What you need to do -
Look over the lines below. Report each one that includes the string "pose".

Entries supplied -
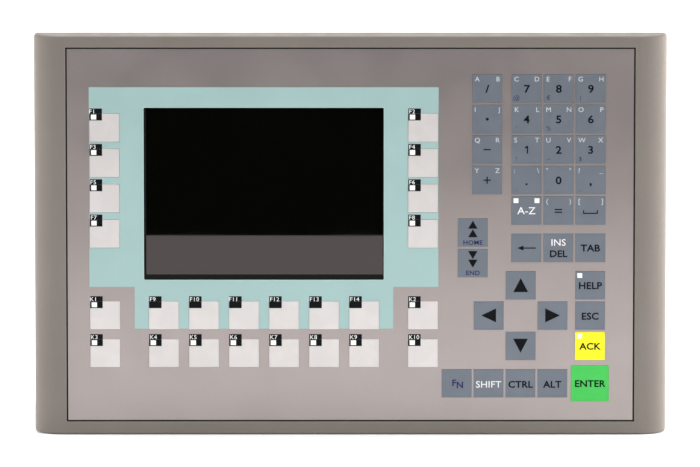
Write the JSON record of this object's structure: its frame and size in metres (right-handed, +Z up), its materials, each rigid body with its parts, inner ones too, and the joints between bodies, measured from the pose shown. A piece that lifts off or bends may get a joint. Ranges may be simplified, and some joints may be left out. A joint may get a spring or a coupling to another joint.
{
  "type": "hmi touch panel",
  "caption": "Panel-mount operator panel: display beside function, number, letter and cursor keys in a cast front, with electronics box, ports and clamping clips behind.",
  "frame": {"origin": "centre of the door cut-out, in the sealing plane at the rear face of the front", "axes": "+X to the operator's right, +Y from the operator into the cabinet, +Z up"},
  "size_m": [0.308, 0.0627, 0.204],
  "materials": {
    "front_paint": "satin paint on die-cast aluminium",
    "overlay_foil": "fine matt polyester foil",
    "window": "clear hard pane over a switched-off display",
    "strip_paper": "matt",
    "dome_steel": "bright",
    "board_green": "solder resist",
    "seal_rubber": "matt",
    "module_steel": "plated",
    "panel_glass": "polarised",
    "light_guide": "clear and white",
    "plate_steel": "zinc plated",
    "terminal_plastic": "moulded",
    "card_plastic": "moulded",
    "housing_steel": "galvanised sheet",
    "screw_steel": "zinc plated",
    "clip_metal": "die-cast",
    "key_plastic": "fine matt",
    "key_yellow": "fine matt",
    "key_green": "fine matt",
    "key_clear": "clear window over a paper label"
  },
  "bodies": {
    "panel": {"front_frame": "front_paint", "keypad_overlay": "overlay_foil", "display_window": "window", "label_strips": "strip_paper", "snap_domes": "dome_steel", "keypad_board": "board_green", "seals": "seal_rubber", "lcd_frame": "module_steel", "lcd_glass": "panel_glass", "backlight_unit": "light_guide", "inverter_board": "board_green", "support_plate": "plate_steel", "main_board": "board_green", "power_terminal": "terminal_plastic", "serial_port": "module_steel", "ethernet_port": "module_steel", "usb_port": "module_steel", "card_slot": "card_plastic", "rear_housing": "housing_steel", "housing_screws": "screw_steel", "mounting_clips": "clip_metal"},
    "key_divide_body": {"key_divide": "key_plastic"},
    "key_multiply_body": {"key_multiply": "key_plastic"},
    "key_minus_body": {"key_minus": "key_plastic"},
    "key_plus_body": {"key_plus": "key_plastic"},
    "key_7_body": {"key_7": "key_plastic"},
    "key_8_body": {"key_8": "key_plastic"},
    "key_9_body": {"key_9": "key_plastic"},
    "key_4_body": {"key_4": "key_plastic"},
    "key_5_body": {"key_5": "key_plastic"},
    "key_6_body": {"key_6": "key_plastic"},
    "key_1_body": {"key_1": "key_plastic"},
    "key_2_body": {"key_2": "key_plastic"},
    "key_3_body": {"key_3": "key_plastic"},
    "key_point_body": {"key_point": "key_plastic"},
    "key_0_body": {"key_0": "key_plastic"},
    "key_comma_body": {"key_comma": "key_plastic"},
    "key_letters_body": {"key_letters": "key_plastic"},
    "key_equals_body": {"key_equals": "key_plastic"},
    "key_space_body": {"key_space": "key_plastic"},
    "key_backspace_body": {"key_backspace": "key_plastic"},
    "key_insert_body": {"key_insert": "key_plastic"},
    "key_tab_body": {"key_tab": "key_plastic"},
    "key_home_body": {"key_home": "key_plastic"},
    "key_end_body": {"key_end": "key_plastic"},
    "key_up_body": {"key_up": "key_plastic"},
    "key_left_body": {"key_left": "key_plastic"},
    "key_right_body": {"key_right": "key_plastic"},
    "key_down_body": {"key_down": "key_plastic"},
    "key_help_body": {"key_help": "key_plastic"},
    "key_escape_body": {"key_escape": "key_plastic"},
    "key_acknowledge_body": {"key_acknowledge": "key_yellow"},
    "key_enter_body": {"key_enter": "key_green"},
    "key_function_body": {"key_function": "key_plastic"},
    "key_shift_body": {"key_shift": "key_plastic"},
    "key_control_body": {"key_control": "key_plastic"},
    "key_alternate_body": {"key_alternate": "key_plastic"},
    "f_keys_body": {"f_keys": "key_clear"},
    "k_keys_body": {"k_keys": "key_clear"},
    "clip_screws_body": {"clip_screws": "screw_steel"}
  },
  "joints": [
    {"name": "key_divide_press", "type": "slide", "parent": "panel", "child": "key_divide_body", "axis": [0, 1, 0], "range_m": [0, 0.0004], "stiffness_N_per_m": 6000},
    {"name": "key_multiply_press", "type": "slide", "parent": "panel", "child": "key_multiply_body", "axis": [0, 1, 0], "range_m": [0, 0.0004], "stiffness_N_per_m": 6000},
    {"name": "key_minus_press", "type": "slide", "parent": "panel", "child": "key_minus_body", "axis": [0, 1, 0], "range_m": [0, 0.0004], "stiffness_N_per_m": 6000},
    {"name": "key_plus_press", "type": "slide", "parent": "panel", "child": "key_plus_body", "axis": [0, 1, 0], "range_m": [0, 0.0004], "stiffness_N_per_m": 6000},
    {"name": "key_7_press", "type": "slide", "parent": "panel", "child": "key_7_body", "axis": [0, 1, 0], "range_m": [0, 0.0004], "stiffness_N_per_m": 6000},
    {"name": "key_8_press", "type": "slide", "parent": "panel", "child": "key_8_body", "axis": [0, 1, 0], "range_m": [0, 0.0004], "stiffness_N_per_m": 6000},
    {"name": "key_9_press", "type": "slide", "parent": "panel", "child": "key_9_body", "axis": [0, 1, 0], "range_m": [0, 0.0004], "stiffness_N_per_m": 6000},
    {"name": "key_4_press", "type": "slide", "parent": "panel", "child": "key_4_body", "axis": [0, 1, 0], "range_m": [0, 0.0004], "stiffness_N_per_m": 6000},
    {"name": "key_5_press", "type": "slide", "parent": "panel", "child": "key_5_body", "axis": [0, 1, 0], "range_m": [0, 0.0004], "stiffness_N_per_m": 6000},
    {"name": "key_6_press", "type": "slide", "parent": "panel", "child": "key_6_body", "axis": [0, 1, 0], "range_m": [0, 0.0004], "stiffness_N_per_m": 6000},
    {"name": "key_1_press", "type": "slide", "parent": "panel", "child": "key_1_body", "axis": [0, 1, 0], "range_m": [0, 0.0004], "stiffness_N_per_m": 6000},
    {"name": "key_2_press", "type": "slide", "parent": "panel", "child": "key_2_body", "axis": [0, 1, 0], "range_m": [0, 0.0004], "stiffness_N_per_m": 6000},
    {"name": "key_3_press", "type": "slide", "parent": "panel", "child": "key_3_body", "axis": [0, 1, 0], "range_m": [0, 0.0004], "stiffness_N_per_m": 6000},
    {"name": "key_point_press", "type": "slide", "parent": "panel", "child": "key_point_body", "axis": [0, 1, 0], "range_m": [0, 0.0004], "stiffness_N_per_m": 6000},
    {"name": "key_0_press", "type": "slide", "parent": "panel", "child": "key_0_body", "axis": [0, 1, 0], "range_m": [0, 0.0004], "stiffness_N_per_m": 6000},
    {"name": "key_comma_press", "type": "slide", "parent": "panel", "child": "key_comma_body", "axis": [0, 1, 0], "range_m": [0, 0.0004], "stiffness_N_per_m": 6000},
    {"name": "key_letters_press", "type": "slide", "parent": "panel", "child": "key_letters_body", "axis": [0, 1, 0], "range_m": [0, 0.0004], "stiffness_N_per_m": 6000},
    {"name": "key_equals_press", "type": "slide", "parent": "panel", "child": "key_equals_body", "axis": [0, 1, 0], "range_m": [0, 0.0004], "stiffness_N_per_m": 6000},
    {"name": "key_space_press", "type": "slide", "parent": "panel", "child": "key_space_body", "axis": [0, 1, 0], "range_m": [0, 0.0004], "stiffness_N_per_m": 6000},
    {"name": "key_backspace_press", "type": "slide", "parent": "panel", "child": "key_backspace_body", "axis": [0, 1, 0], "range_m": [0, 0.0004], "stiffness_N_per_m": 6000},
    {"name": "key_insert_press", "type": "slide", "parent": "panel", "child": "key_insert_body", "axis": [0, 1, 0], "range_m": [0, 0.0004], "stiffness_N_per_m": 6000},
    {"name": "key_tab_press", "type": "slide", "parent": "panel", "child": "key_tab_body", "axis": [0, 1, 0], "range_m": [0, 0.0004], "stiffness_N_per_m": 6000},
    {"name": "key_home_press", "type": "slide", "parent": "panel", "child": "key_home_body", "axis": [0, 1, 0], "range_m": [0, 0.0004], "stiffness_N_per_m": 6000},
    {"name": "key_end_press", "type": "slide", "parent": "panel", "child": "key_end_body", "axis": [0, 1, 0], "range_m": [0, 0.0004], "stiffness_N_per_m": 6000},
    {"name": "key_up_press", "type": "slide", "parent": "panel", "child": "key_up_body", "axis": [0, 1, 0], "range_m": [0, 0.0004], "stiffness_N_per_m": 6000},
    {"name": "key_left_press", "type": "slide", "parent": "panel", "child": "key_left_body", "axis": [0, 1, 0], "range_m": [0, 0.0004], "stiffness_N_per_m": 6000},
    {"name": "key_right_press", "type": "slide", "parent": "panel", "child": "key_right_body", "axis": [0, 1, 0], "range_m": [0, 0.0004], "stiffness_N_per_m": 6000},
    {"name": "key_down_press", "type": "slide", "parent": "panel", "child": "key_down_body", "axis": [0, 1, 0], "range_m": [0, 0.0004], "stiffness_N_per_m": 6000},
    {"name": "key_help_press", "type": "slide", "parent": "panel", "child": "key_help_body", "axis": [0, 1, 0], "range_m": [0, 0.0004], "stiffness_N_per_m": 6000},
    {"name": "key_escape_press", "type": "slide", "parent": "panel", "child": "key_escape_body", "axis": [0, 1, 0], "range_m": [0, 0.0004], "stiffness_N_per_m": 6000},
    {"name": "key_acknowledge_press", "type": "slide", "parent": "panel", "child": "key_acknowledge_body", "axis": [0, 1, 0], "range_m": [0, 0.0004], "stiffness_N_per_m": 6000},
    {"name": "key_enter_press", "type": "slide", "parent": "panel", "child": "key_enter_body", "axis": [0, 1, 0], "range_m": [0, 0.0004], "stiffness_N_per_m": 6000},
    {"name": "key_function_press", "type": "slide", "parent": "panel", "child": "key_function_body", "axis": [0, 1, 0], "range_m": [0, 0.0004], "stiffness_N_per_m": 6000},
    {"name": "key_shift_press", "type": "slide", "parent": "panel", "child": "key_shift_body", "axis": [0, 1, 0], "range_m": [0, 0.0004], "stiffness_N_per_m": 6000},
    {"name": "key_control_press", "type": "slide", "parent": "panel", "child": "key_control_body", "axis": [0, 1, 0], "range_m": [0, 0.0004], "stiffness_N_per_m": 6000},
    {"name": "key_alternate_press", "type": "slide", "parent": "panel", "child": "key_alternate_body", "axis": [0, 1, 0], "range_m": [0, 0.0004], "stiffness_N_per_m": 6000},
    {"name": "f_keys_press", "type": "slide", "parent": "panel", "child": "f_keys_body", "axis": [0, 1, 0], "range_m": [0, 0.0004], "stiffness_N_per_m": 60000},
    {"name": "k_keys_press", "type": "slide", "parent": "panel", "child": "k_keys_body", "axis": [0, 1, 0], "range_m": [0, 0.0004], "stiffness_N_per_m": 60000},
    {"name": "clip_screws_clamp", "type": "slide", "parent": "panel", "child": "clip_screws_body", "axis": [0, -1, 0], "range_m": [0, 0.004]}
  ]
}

==

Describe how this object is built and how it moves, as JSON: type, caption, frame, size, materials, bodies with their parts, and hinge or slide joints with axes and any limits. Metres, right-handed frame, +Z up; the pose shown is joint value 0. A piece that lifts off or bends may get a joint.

...

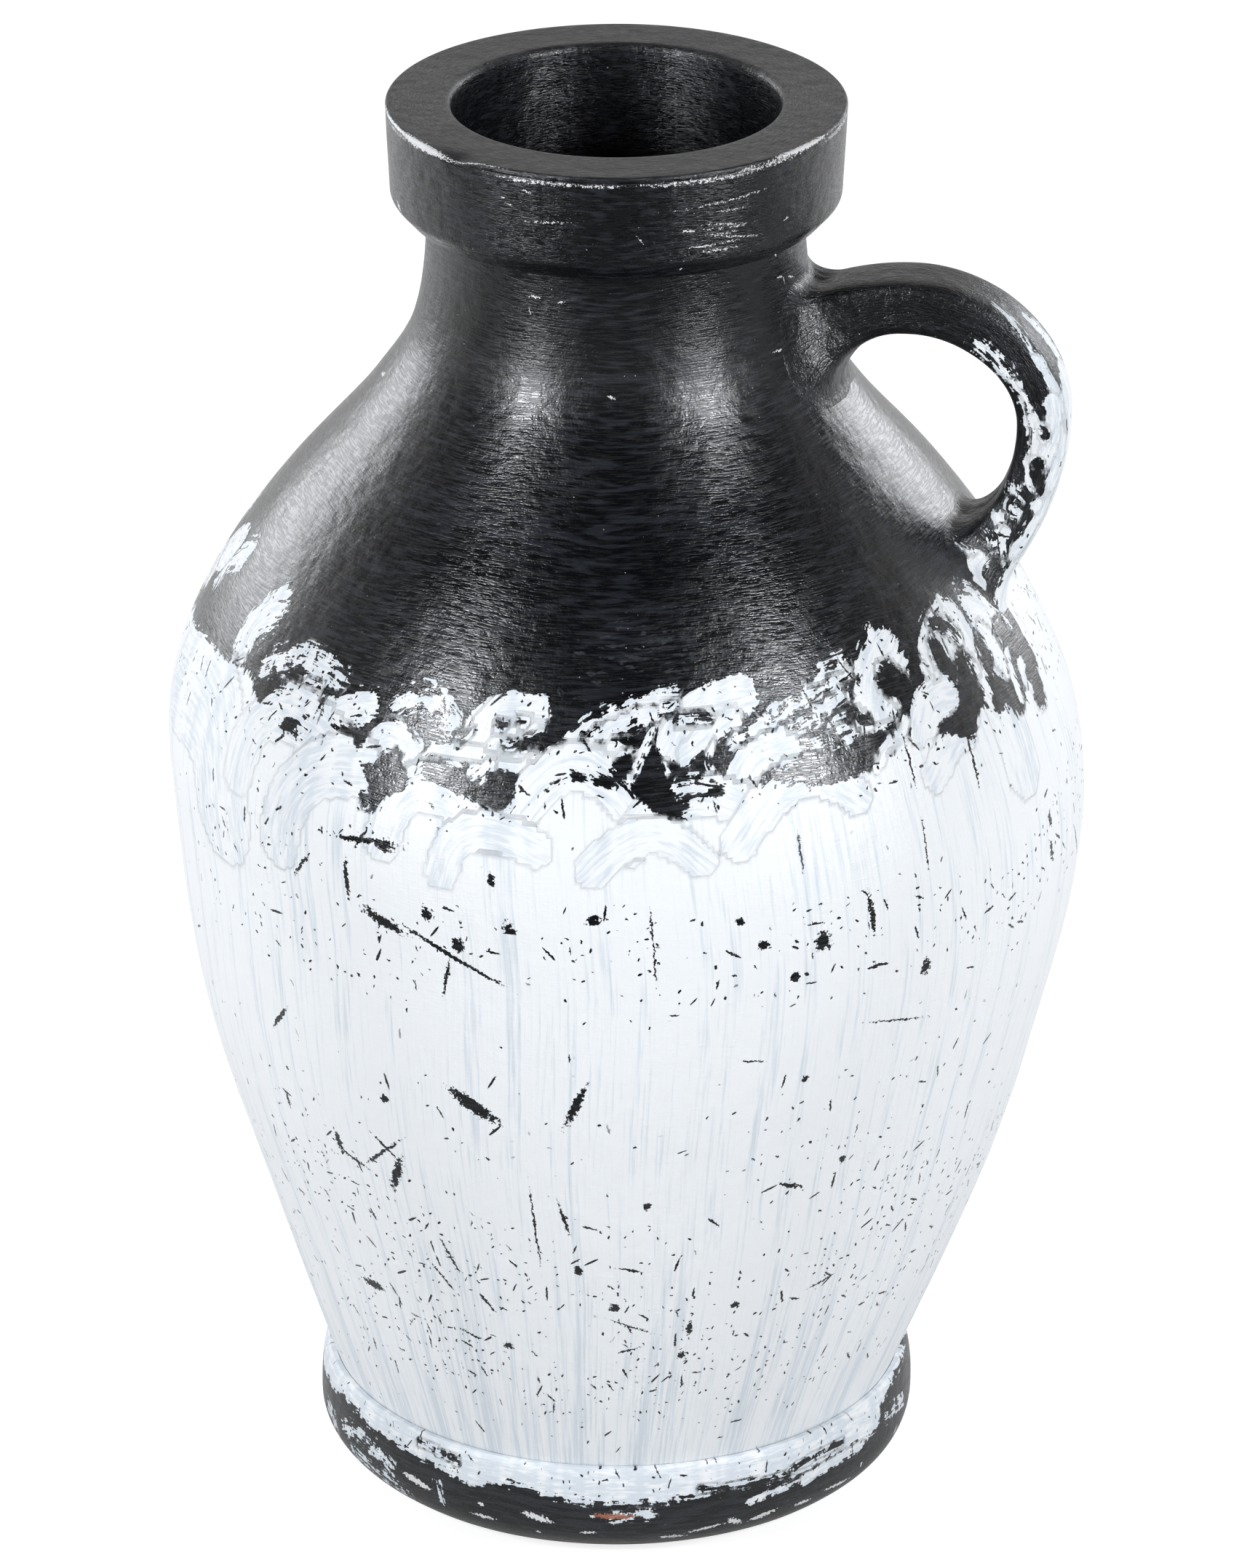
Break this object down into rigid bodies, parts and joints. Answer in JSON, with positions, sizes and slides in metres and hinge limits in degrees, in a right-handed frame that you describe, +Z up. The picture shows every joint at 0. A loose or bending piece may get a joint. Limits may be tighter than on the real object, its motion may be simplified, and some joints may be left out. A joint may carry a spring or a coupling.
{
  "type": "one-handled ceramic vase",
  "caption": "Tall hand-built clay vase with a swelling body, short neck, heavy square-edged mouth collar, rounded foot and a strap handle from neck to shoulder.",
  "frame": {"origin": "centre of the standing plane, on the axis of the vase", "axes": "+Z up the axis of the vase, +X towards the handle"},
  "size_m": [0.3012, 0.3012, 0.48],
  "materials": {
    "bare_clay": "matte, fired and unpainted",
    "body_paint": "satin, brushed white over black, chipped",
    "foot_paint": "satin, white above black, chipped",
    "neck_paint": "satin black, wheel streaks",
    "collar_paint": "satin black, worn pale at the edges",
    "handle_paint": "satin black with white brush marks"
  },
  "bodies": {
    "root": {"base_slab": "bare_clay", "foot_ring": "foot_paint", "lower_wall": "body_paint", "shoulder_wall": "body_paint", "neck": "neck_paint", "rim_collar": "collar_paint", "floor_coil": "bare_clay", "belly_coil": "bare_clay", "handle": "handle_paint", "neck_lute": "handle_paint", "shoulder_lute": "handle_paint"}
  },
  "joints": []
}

Answer for the task -
Write the JSON record of this object's structure: its frame and size in metres (right-handed, +Z up), its materials, each rigid body with its parts, inner ones too, and the joints between bodies, measured from the pose shown. A piece that lifts off or bends may get a joint. Ranges may be simplified, and some joints may be left out. A joint may get a spring or a coupling to another joint.
Describe how this object is built and how it moves, as JSON: type, caption, frame, size, materials, bodies with their parts, and hinge or slide joints with axes and any limits. Metres, right-handed frame, +Z up; the pose shown is joint value 0. A piece that lifts off or bends may get a joint.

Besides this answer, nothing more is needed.